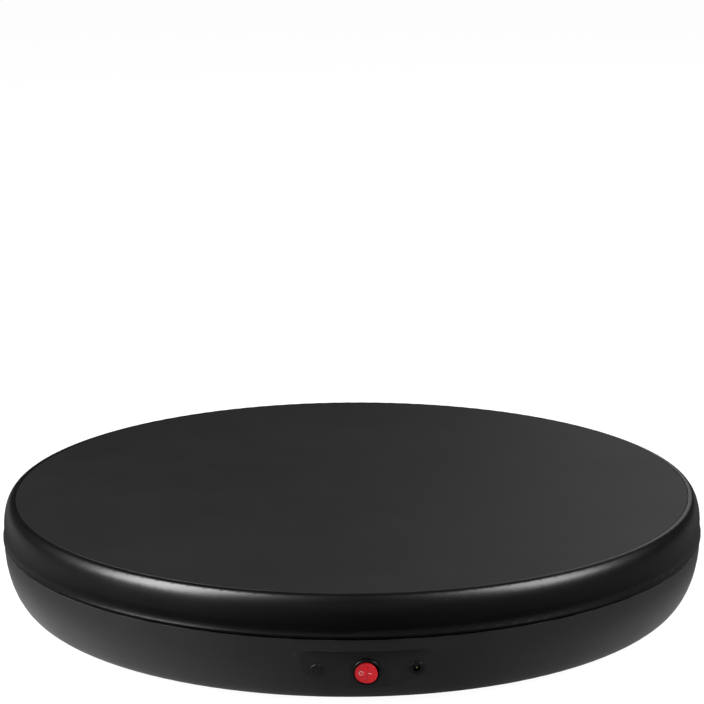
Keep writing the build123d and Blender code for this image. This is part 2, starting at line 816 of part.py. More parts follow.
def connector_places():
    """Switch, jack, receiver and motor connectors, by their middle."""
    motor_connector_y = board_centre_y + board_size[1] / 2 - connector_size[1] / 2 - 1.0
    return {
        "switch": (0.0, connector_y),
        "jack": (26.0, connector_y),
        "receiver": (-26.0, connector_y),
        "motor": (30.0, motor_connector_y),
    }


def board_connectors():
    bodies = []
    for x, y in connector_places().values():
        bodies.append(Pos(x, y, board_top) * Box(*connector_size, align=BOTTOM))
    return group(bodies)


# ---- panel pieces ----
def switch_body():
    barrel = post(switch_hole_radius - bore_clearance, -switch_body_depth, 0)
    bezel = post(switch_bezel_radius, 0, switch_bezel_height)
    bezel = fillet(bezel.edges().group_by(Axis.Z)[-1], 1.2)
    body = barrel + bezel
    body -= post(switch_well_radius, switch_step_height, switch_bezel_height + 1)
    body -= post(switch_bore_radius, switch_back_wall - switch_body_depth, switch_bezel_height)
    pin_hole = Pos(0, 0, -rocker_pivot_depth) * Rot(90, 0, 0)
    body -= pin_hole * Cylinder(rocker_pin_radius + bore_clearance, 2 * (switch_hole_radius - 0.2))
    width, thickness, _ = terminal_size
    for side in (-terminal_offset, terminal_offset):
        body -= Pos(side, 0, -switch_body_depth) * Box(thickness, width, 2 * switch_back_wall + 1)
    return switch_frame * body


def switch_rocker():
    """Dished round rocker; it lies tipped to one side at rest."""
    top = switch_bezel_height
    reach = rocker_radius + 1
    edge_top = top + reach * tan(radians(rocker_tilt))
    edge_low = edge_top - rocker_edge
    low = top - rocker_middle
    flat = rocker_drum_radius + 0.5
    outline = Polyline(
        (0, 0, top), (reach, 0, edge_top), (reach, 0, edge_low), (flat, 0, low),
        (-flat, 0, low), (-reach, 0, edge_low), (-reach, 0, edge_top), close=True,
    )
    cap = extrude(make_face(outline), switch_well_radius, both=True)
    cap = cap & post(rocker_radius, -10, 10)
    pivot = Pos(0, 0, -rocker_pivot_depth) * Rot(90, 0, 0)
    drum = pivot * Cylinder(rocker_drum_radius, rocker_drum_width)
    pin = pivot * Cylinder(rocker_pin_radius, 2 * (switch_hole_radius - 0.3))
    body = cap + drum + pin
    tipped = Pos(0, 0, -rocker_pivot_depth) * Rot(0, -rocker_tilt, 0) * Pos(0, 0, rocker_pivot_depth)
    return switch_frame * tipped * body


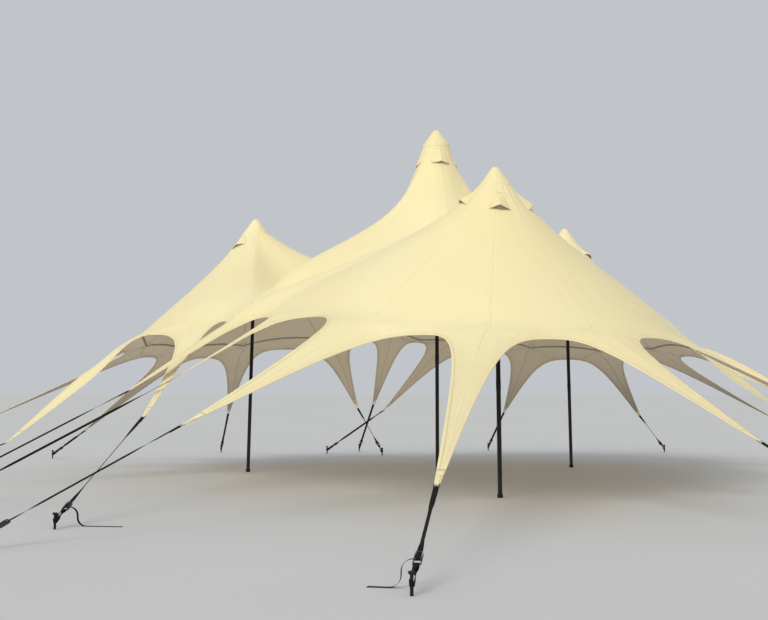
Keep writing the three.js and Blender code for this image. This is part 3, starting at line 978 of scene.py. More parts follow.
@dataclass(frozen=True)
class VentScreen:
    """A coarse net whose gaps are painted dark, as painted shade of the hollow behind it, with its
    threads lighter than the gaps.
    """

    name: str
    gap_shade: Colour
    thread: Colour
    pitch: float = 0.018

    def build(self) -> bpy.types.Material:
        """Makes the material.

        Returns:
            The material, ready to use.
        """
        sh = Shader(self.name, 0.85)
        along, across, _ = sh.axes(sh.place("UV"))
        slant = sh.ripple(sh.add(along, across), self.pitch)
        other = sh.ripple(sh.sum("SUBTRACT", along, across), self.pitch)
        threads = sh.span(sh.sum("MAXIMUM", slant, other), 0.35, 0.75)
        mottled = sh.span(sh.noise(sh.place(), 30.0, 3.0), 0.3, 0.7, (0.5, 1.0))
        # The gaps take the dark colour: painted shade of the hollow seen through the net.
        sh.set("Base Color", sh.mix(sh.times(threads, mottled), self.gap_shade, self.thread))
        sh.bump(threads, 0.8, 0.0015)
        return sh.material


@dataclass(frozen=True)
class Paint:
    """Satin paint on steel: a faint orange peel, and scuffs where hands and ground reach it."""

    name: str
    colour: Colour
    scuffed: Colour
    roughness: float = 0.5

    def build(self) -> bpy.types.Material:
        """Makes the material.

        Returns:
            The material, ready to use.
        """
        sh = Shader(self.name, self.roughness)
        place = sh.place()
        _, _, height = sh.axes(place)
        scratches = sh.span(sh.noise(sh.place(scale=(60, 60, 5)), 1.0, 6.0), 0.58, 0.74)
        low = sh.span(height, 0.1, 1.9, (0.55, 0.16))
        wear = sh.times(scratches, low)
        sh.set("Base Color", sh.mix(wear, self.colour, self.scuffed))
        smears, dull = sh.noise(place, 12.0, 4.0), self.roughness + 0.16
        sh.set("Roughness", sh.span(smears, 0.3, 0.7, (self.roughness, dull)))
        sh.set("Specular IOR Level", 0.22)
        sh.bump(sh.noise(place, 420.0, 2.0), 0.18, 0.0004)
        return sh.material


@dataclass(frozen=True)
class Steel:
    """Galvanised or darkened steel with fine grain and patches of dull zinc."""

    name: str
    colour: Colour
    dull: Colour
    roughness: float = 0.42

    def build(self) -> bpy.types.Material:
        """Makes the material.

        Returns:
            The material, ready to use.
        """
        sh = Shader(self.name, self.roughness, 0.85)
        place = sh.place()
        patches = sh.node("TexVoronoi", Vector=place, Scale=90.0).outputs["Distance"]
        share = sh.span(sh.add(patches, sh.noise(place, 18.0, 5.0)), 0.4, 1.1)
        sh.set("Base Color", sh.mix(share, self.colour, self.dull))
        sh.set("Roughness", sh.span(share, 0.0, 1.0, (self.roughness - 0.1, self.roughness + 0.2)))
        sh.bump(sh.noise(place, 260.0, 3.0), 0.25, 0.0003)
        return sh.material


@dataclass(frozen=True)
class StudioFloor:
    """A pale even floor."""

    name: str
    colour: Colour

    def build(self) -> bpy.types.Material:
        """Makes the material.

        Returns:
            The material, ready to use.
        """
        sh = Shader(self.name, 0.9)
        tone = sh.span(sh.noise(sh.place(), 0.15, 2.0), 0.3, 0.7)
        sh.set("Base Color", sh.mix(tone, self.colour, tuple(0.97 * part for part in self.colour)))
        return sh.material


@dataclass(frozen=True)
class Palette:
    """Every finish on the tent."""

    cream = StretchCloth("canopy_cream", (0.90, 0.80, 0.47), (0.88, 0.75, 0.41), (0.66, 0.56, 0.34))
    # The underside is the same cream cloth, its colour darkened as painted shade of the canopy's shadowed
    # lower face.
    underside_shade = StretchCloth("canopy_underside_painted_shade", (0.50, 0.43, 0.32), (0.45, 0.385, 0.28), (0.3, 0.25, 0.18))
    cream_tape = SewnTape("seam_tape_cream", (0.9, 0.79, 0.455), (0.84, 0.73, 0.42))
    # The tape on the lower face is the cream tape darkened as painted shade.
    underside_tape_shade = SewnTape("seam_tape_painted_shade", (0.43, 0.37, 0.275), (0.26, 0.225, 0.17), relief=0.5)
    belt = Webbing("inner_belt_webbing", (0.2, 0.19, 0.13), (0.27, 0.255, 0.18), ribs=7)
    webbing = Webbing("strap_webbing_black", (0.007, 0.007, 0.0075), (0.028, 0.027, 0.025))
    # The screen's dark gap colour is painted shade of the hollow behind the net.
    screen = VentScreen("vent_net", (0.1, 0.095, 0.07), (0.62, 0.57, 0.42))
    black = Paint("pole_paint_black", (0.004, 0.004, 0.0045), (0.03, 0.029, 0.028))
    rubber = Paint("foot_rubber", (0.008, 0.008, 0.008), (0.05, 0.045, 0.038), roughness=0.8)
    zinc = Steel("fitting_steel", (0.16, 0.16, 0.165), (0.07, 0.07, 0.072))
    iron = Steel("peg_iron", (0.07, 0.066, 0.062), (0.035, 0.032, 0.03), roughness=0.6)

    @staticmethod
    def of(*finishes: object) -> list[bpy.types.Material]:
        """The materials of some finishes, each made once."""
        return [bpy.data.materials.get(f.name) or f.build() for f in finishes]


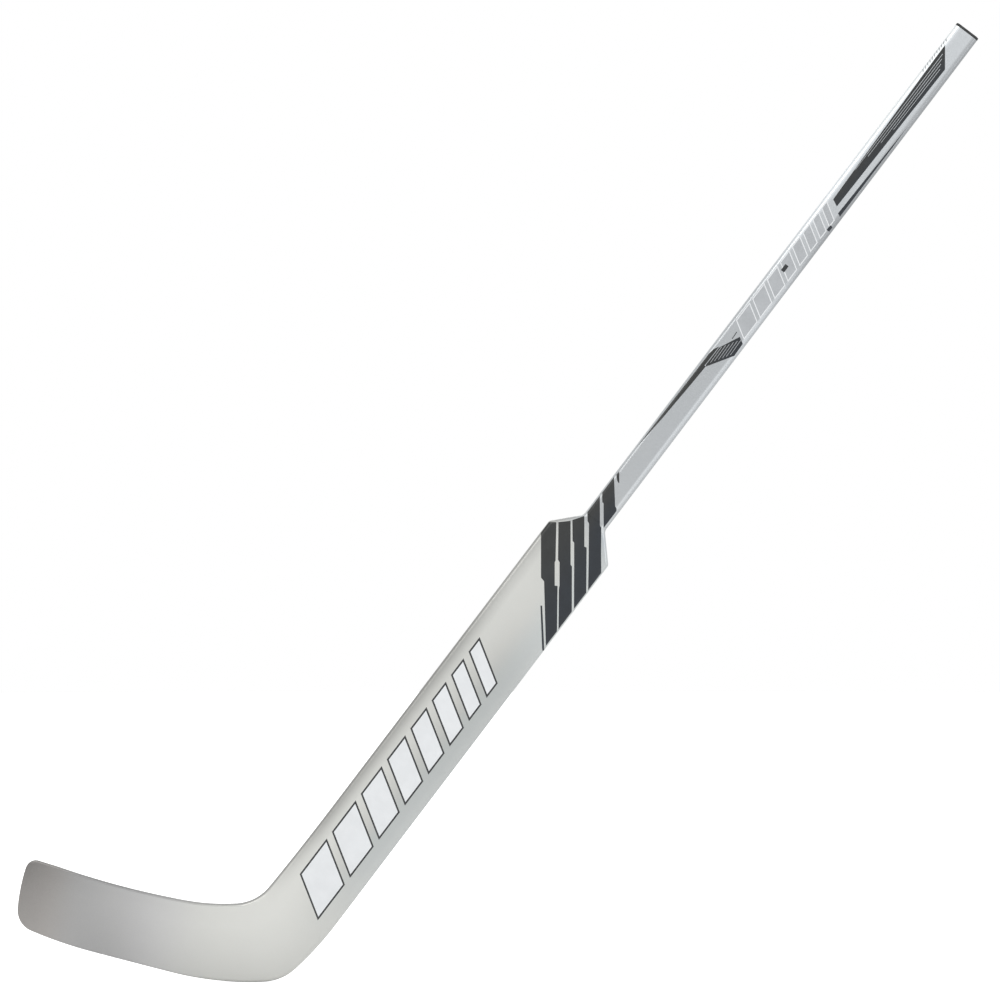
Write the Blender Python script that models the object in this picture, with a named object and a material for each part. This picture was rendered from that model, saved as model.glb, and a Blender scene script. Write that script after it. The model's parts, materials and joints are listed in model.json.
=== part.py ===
────────────────────
WHAT THE EXERCISE ASKS: Take the line with "Write the Blender" and all lines after it to the last line, and reproduce them exactly.

EXERCISE SOLUTION:
Write the Blender Python script that models the object in this picture, with a named object and a material for each part. This picture was rendered from that model, saved as model.glb, and a Blender scene script. Write that script after it. The model's parts, materials and joints are listed in model.json.
=== part.py ===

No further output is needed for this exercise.